Standing on tapered legs terminating in pad feet with enclosed brass skirted castors.. Folded away it returns to an elegant table where its base moulding conforms delightfully to those of the folding leaves.
A very honest and true tour de force from the early Georgian period.
Thomas potter:
Master Cabinetmaker of Holborn, was known to have taken on as apprentice Michael Bonsfield in 1731 along with his son Philip Potter in 1746.

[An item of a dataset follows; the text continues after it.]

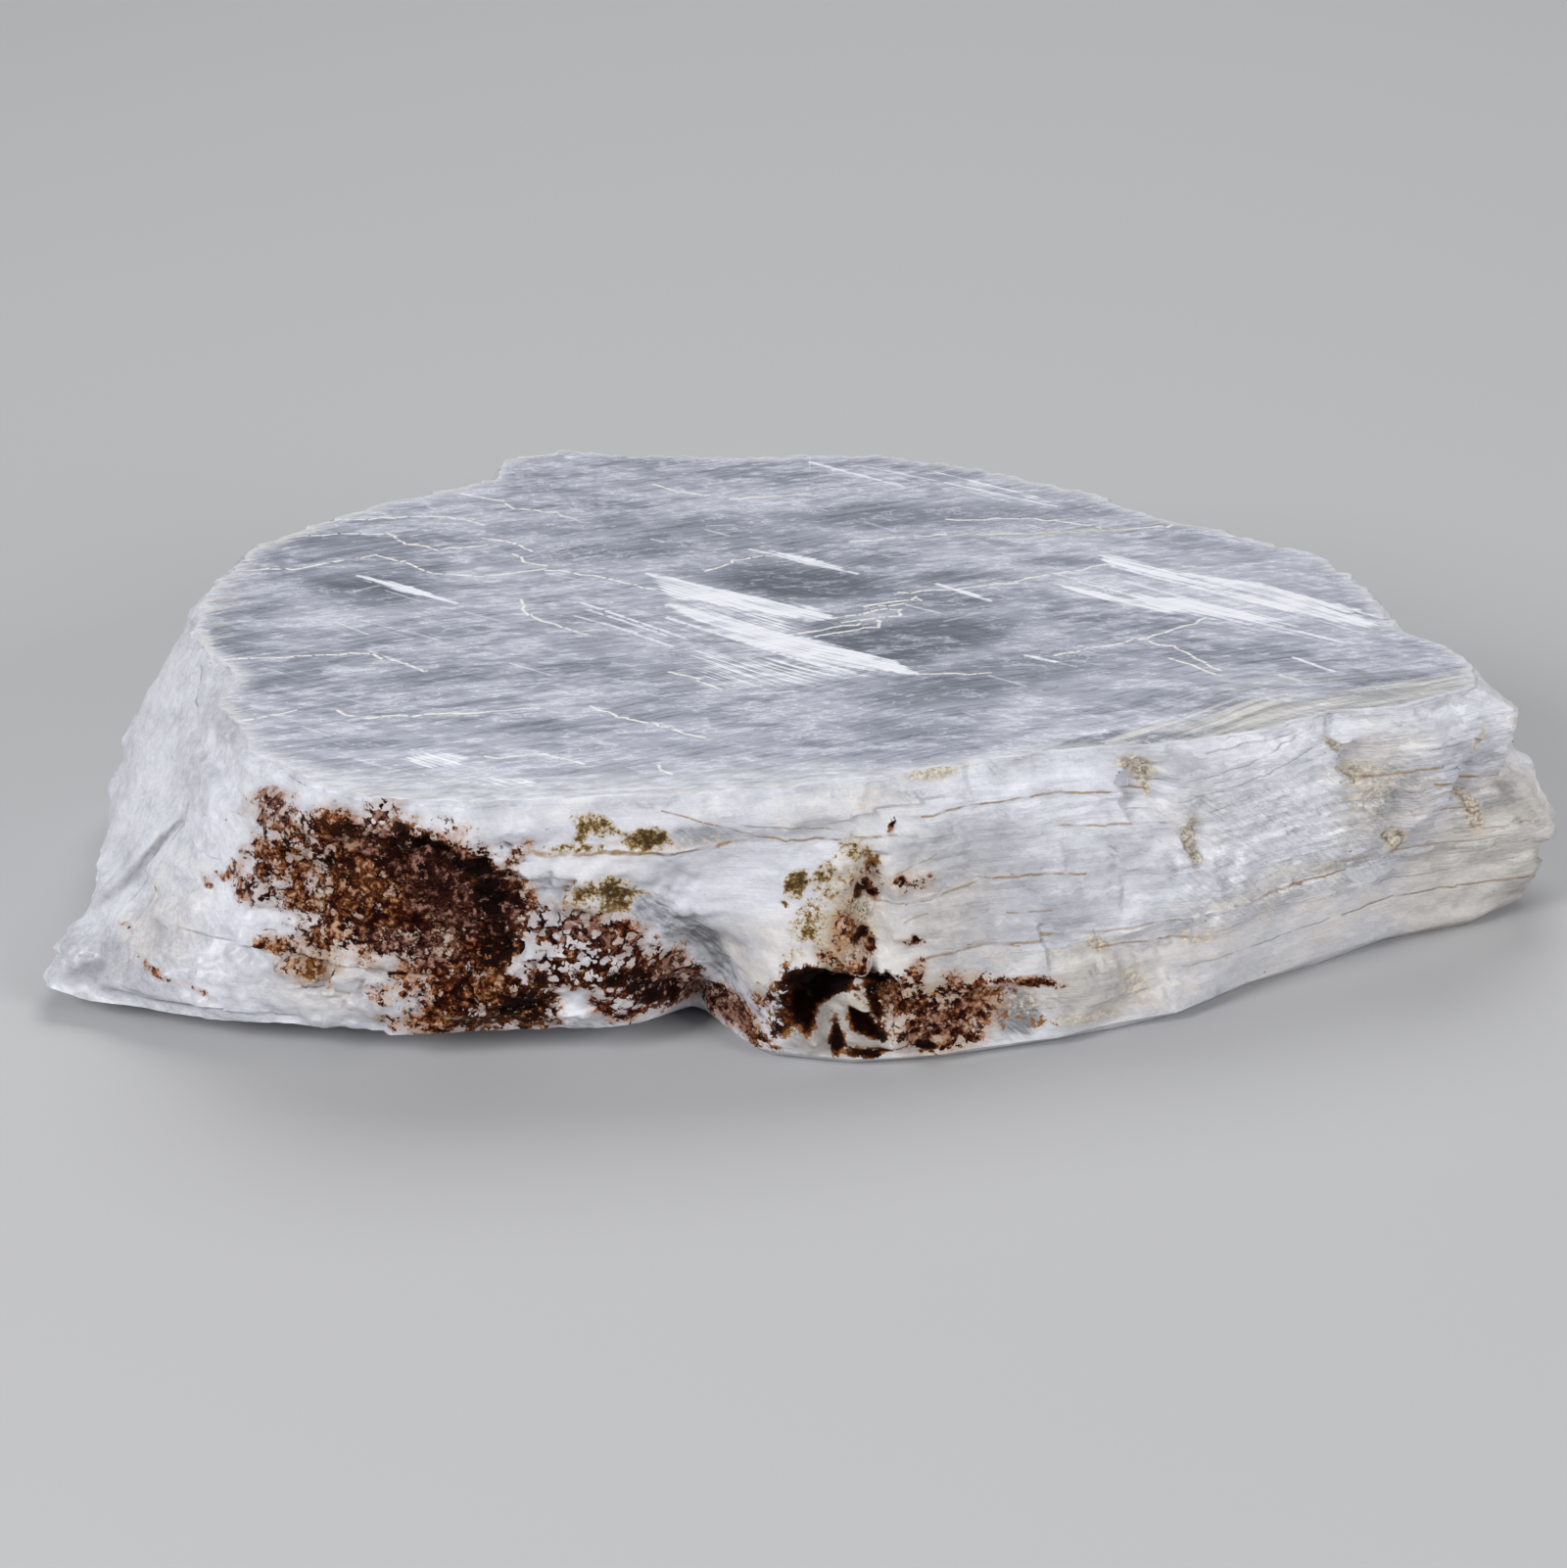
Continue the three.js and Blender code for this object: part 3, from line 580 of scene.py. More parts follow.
rng = np.random.default_rng(11)
for count, degrees, spread in ((50, -36, 5), (50, 12, 9)):
    for _ in range(count):
        start = rng.uniform((-85, -60), (95, 75))
        slope = np.radians(rng.normal(degrees, spread))
        end = start + rng.uniform(1.5, 9) * np.array([np.cos(slope), np.sin(slope)])
        GLINTS.append((rng.uniform(0.15, 0.6), rng.uniform(0.2, 0.42), tuple(start), tuple(end)))


def patches(spots, right, up):
    """The strongest patch at each point: strength x S-curve of (1.6 - distance in half sizes) / 1.2,
    for a list of (two places of the middle, degrees, half length, half width, strength)."""
    strongest = np.zeros(len(right))
    for middle_right, middle_up, degrees, half_length, half_width, strength in spots:
        x, y = right - middle_right, up - middle_up
        c, s = np.cos(np.radians(degrees)), np.sin(np.radians(degrees))
        away = np.hypot((c * x + s * y) / half_length, (c * y - s * x) / half_width)
        strongest = np.maximum(strongest, strength * smooth((1.6 - away) / 1.2))
    return strongest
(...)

Potter was also known to work with master cabinet maker John Kelsey of Westminster, between them they supplied fine furniture to the some of the countries elite including Sir Richard Colt Hoare of Barn Elms, Richmond and Sir Justinian Isham the 5th Baronet of Lamport at Lamport Hall, Northamptonshire.
Further information:
A design for a table of this form is shown on the trade card of Thomas Potter (see images above) cabinet maker of High Holborn, now at Victoria and Albert Museum (ref. no. E.2320-1889). An English table of this model is at Temple Newsam House in Leeds and is illustrated, together with Potter's drawing, in G. Gilbert, Furniture at Temple Newsam House and Lotherton Hall, vol. iii., Leeds, 1998, pp.658-660. The name `Harlequin' was used to describe a table of this multi purpose form and derives from the master-of-disguises in 18th century commedia dell' arte theatre.